In 2007-08, the Bruins used him only about nine minutes per game because, well, no one plays much for Coach Ben Howland without working at defense and rebounding.

"I never played much defense in Europe," Dragovic said. "Maybe we play dirtier, but not harder."

Dropping 25 pounds over the summer, the junior began training camp stronger and quicker, working on staying low, putting more leg muscle into his jump shot. But with his game shaping up, more trouble was on the way.

Hours before the team's final exhibition in November, the normally soft-spoken Dragovic got into an argument with a former girlfriend and was arrested on suspicion of misdemeanor battery, accused of pushing her to the ground. The case stretched through early December.

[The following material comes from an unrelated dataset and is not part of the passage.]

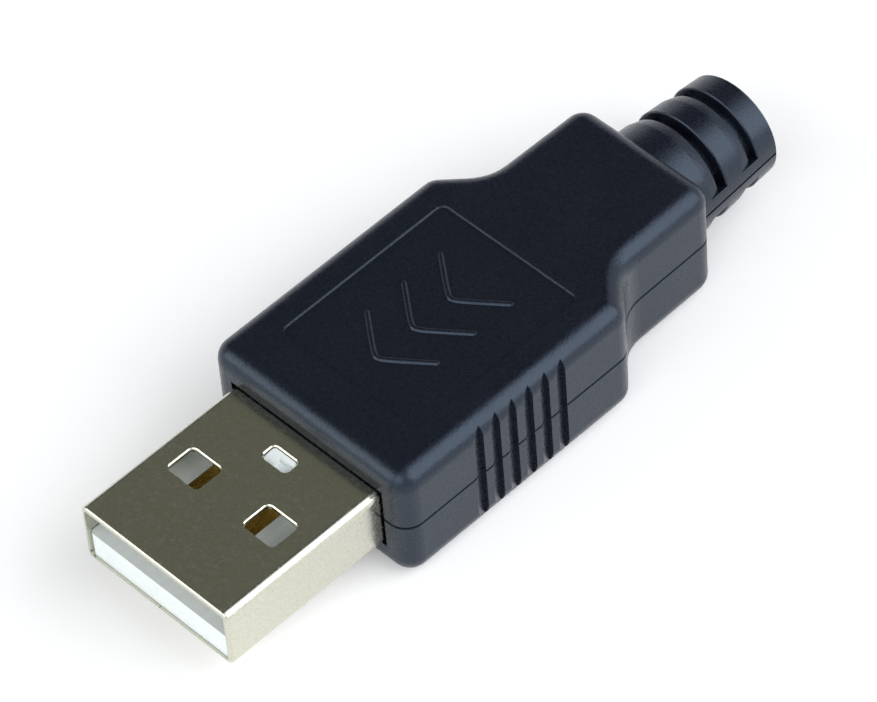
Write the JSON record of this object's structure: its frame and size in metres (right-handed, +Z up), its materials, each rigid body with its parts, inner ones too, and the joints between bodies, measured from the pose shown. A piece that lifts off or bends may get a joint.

"It was always around in my head," he said. "I tried to keep it to one side and not let it affect me."

The city attorney's office decided not to file charges after meeting with the player and the alleged victim, though prosecutors can revisit the case at any time for up to a year.

"I was told by my lawyer not to say anything, so I can't really tell you about it," Dragovic said. "I'm just glad everything is settled."

Glad the focus can return to basketball.

Through 15 games, his accuracy from the field is a less-than-sterling 39%. But his four-for-eight shooting and 12 points against Oregon on Jan. 4 caught Howland's attention.

During the walk-through for the USC game, something was up. Howland broke the news: Dragovic would get his first start as a Bruin.

The coach wanted an outside threat if USC chose to play zone. Even when the Trojans went man to man and Dragovic struggled, shooting two for six in the first half, the Bruins stuck with him.

His long-range jump shot with 3 minutes 42 seconds remaining turned a tight game into a five-point lead.

"That was a big shot," Howland said.

As the clock ticked down, Dragovic made three free throws and grabbed two rebounds.

That gave him a career-high 14 points and four rebounds in 27 minutes on the court. It also renewed hopes that he can fill a role similar to the one that another Eastern European, Vladimir Radmanovic, plays for the Lakers.

With key games against Arizona and Arizona State this week, Howland has yet to commit to a starting lineup. UCLA might go back to James Keefe, who had started every other game at power forward, but Dragovic remains optimistic.

"It helps that I have a lot of support from my teammates and coach," he said. "They believe in my shot."